Line by line, reproduce exactly the beginning of the listing below, ending with the line that contains "wasm.setup();" and adding nothing.

(CAD and scene scripts)
______

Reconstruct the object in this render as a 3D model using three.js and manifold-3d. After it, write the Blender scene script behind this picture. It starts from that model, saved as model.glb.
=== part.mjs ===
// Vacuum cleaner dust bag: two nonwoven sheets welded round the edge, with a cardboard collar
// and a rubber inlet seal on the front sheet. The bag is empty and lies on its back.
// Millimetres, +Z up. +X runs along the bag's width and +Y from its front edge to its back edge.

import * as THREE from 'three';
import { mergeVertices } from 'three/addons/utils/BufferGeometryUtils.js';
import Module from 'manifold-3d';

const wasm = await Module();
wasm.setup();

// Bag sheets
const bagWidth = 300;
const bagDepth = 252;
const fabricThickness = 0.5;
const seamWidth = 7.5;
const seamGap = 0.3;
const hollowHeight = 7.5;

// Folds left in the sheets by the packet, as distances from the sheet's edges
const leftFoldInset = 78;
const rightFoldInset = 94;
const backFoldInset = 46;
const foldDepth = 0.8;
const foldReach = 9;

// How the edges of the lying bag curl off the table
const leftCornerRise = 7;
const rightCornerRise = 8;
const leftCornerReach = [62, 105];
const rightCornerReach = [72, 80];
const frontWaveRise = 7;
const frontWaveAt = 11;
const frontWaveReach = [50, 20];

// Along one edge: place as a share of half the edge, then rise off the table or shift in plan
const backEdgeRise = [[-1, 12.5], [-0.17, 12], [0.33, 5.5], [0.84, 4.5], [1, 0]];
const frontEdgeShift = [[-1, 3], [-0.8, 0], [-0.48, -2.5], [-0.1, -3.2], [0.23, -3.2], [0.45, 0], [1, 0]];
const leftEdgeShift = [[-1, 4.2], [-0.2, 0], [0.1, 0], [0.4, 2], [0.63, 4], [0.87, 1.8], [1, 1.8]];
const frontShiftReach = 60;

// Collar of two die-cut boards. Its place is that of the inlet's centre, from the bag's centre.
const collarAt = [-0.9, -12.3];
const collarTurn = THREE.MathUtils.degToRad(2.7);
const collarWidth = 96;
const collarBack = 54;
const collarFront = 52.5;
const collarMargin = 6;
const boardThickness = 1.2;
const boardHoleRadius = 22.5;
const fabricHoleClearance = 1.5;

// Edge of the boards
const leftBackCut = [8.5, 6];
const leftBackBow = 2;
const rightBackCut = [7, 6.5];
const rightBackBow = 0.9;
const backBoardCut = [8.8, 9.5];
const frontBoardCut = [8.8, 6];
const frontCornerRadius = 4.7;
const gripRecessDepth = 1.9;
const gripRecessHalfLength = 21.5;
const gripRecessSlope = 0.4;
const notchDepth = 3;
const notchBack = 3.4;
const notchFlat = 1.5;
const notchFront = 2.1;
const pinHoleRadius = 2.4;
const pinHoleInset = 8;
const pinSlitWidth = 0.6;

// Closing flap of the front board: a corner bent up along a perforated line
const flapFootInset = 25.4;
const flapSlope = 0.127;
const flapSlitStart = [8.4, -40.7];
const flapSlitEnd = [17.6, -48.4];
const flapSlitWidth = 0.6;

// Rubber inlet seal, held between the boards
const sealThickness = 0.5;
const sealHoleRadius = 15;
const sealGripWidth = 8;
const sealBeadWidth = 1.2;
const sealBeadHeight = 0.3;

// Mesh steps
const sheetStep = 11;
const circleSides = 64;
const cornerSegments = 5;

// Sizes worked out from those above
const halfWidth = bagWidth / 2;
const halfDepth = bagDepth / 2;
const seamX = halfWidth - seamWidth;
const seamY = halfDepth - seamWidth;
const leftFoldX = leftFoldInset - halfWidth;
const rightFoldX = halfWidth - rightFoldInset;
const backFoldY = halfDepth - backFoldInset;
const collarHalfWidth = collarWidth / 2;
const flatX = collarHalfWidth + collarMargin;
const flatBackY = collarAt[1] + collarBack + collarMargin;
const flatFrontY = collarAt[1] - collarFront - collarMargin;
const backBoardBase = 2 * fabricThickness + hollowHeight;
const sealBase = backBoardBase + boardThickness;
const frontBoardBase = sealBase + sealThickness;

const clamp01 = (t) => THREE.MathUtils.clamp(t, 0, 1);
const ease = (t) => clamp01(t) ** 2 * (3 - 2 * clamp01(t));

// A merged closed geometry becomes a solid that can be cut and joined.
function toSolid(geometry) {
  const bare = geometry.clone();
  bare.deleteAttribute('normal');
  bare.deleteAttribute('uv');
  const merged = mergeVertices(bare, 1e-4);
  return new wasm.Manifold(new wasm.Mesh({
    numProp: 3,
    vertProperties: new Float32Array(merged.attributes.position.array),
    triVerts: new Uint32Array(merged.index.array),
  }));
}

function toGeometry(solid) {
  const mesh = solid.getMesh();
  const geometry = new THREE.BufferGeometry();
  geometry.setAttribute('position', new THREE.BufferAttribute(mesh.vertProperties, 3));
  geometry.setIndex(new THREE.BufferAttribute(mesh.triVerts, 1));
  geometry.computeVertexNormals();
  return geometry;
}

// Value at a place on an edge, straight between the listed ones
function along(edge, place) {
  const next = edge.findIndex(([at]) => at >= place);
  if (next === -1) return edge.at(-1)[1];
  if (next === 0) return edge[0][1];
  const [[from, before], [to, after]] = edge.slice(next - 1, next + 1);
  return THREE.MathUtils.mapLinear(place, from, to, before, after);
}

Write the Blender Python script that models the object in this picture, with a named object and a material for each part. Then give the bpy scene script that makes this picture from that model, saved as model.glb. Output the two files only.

______

*Solution to this exercise:*
Reconstruct the object in this render as a 3D model using three.js and manifold-3d. After it, write the Blender scene script behind this picture. It starts from that model, saved as model.glb.
=== part.mjs ===
// Vacuum cleaner dust bag: two nonwoven sheets welded round the edge, with a cardboard collar
// and a rubber inlet seal on the front sheet. The bag is empty and lies on its back.
// Millimetres, +Z up. +X runs along the bag's width and +Y from its front edge to its back edge.

import * as THREE from 'three';
import { mergeVertices } from 'three/addons/utils/BufferGeometryUtils.js';
import Module from 'manifold-3d';

const wasm = await Module();
wasm.setup();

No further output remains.